## Requirements
In the listing below, locate the line containing "strut((3470, 1350), (3770, 1340), frame_near" and the line containing "if empty is". Output both of them and every line between, exactly as written, and nothing more.

## Collected material
···
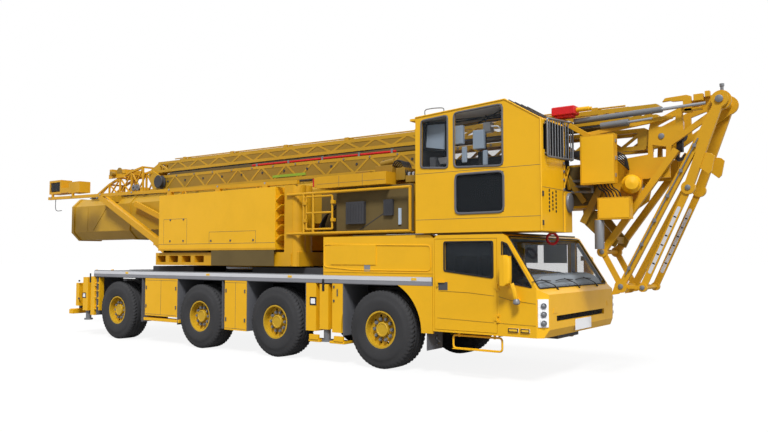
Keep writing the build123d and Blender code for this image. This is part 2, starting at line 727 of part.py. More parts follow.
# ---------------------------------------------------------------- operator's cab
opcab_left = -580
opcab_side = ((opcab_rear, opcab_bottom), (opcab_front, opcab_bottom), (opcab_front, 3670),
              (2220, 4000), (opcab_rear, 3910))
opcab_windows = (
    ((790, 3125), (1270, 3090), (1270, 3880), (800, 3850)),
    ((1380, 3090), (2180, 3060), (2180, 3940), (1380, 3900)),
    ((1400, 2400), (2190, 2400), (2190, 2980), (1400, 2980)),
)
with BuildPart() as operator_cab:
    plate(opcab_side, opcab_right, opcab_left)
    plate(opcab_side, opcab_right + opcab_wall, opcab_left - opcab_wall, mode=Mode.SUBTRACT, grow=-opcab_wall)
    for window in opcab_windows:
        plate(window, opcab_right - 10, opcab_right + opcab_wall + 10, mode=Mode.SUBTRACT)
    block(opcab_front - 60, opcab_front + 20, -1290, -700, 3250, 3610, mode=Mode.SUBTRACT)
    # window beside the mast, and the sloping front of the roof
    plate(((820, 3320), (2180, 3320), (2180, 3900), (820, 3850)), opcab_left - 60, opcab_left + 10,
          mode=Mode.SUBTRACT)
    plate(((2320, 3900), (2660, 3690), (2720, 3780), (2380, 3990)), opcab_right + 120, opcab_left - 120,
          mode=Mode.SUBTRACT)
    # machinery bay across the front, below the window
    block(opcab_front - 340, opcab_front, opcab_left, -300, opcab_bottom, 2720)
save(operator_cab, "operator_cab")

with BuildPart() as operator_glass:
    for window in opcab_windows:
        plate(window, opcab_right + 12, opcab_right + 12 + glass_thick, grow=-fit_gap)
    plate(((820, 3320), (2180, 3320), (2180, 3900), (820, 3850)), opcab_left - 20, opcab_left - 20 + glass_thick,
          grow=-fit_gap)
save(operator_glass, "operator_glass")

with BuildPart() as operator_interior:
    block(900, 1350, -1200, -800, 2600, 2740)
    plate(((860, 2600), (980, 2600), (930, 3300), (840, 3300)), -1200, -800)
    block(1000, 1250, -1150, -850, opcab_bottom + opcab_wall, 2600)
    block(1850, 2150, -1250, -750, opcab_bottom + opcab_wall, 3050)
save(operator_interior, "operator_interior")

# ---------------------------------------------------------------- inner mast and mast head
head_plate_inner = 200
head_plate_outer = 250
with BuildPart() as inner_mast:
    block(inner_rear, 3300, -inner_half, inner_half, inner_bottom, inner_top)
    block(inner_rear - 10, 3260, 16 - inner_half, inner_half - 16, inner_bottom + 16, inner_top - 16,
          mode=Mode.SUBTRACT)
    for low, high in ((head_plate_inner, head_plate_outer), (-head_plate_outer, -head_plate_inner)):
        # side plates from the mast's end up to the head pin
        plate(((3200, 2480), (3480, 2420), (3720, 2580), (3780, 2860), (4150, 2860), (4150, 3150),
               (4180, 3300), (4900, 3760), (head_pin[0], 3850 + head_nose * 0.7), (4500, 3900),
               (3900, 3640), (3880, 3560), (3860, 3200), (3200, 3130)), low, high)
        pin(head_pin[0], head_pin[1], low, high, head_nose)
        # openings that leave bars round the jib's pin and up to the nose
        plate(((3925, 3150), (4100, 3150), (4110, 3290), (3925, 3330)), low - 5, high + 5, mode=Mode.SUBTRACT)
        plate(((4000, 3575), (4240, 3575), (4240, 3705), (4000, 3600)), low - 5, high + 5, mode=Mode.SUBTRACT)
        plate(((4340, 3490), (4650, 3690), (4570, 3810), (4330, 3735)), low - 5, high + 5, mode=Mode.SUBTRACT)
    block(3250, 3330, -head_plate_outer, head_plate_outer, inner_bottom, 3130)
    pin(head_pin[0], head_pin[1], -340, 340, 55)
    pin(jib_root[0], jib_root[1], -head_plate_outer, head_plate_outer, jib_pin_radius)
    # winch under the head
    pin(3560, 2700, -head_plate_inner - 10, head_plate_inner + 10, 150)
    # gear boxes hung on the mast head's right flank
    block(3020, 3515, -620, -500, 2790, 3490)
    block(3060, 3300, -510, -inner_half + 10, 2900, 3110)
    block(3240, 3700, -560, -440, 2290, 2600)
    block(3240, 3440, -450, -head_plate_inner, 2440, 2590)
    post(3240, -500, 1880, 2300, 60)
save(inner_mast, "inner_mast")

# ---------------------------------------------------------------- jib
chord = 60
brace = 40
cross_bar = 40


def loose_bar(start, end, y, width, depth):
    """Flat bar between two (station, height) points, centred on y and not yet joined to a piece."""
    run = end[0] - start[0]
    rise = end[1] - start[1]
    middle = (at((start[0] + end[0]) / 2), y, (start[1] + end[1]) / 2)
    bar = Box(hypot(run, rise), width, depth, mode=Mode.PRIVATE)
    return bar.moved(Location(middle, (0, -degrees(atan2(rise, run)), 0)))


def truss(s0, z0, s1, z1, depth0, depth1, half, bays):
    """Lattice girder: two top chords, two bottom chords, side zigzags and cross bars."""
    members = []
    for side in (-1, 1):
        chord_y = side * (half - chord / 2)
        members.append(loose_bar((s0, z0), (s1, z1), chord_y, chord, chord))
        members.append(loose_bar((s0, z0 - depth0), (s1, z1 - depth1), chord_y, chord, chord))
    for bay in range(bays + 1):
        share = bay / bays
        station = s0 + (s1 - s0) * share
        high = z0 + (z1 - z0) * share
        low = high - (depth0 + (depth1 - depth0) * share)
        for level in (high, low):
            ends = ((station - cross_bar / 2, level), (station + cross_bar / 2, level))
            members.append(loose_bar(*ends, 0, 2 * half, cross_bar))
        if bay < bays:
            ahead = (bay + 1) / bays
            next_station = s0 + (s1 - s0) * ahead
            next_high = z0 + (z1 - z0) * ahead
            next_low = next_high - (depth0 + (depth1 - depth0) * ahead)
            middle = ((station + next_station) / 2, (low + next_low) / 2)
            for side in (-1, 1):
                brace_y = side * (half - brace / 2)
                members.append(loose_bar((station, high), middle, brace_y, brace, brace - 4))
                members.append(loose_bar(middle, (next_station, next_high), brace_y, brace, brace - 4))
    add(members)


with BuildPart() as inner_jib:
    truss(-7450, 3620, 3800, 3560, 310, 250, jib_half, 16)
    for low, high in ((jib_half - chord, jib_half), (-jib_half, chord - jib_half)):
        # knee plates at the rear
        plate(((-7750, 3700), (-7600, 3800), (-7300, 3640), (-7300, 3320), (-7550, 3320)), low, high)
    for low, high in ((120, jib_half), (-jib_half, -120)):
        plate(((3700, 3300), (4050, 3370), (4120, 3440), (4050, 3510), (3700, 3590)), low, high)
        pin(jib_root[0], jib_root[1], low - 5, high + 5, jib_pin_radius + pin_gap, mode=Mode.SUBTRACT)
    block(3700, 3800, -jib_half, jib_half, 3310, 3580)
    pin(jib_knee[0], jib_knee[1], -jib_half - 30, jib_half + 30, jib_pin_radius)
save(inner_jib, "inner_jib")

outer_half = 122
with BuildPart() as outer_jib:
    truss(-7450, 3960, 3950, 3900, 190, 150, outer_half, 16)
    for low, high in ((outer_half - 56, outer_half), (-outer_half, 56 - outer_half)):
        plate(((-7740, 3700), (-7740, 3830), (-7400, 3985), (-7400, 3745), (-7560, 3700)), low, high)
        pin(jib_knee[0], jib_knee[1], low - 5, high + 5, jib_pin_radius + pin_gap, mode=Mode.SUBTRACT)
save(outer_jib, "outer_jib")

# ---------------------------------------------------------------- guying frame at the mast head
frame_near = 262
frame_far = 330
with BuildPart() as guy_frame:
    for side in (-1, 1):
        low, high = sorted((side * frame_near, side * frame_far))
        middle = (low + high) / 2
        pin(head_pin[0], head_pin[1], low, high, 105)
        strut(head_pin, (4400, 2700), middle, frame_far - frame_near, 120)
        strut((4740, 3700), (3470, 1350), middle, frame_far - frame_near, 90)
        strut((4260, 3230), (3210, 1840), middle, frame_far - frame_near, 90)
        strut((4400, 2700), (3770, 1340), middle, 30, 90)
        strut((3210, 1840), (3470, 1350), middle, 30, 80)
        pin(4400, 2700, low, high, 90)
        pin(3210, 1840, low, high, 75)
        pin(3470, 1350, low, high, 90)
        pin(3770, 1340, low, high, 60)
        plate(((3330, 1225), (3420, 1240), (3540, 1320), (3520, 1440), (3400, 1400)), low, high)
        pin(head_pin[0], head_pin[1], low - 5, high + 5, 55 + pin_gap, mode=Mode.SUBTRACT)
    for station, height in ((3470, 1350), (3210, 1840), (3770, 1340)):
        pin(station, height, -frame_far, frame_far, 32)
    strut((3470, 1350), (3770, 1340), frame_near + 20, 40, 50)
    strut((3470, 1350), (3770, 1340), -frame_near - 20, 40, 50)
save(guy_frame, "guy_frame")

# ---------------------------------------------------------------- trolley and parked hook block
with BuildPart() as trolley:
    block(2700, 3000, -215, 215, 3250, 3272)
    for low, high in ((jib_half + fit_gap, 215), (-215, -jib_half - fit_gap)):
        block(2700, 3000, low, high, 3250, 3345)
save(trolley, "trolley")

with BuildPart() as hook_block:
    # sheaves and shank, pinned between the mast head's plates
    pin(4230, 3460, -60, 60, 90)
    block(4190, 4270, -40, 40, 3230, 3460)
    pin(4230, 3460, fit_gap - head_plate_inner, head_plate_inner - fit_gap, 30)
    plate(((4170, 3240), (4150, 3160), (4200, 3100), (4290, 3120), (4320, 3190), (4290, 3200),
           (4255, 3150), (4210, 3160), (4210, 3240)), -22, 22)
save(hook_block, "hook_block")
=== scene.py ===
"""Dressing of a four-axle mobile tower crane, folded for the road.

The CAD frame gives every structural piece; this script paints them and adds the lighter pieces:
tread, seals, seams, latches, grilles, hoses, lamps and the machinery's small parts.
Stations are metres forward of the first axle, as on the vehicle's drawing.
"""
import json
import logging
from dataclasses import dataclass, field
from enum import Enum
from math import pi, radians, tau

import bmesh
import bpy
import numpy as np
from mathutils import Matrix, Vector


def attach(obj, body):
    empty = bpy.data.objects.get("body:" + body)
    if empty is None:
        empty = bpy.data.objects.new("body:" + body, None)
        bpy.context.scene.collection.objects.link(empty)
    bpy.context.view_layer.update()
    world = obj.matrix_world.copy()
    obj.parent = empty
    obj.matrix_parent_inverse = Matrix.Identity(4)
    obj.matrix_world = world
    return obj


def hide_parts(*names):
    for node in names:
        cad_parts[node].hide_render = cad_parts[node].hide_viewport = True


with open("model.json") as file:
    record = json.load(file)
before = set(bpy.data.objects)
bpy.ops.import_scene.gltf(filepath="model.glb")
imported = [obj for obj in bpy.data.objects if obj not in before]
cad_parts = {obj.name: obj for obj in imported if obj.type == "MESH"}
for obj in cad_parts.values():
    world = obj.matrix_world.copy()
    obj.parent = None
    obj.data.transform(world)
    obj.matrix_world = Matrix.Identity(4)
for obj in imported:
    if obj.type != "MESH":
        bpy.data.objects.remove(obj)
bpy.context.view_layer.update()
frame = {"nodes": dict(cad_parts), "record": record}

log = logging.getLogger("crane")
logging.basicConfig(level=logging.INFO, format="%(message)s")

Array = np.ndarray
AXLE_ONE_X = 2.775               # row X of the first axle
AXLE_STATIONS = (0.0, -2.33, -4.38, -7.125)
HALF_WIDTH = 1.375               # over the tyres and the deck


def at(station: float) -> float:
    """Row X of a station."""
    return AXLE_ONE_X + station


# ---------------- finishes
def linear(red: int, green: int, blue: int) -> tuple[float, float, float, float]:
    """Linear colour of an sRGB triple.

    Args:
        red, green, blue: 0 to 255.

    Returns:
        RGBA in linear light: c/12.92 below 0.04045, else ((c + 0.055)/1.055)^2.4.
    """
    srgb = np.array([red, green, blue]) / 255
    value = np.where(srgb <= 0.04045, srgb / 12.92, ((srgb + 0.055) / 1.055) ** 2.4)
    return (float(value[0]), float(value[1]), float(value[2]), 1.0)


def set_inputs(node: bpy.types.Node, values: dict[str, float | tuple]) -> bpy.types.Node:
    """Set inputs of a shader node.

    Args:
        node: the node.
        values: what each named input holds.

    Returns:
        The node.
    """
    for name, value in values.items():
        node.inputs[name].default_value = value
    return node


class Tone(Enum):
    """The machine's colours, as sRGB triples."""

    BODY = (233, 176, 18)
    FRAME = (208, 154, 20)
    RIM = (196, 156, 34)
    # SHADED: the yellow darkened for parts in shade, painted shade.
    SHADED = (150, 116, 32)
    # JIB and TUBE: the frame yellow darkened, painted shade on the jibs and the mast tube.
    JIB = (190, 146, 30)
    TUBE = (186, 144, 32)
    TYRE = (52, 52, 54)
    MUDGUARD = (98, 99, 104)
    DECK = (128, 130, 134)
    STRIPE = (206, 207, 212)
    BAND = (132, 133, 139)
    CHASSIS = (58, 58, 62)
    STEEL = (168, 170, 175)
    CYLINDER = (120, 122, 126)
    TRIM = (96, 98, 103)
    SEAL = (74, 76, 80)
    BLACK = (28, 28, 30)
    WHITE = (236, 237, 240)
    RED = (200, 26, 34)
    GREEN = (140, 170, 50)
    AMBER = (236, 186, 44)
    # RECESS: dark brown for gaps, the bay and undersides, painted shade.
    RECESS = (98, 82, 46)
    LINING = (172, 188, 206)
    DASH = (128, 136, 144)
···
## Answer for the task
    strut((3470, 1350), (3770, 1340), frame_near + 20, 40, 50)
    strut((3470, 1350), (3770, 1340), -frame_near - 20, 40, 50)
save(guy_frame, "guy_frame")

# ---------------------------------------------------------------- trolley and parked hook block
with BuildPart() as trolley:
    block(2700, 3000, -215, 215, 3250, 3272)
    for low, high in ((jib_half + fit_gap, 215), (-215, -jib_half - fit_gap)):
        block(2700, 3000, low, high, 3250, 3345)
save(trolley, "trolley")

with BuildPart() as hook_block:
    # sheaves and shank, pinned between the mast head's plates
    pin(4230, 3460, -60, 60, 90)
    block(4190, 4270, -40, 40, 3230, 3460)
    pin(4230, 3460, fit_gap - head_plate_inner, head_plate_inner - fit_gap, 30)
    plate(((4170, 3240), (4150, 3160), (4200, 3100), (4290, 3120), (4320, 3190), (4290, 3200),
           (4255, 3150), (4210, 3160), (4210, 3240)), -22, 22)
save(hook_block, "hook_block")
=== scene.py ===
"""Dressing of a four-axle mobile tower crane, folded for the road.

The CAD frame gives every structural piece; this script paints them and adds the lighter pieces:
tread, seals, seams, latches, grilles, hoses, lamps and the machinery's small parts.
Stations are metres forward of the first axle, as on the vehicle's drawing.
"""
import json
import logging
from dataclasses import dataclass, field
from enum import Enum
from math import pi, radians, tau

import bmesh
import bpy
import numpy as np
from mathutils import Matrix, Vector


def attach(obj, body):
    empty = bpy.data.objects.get("body:" + body)
    if empty is None:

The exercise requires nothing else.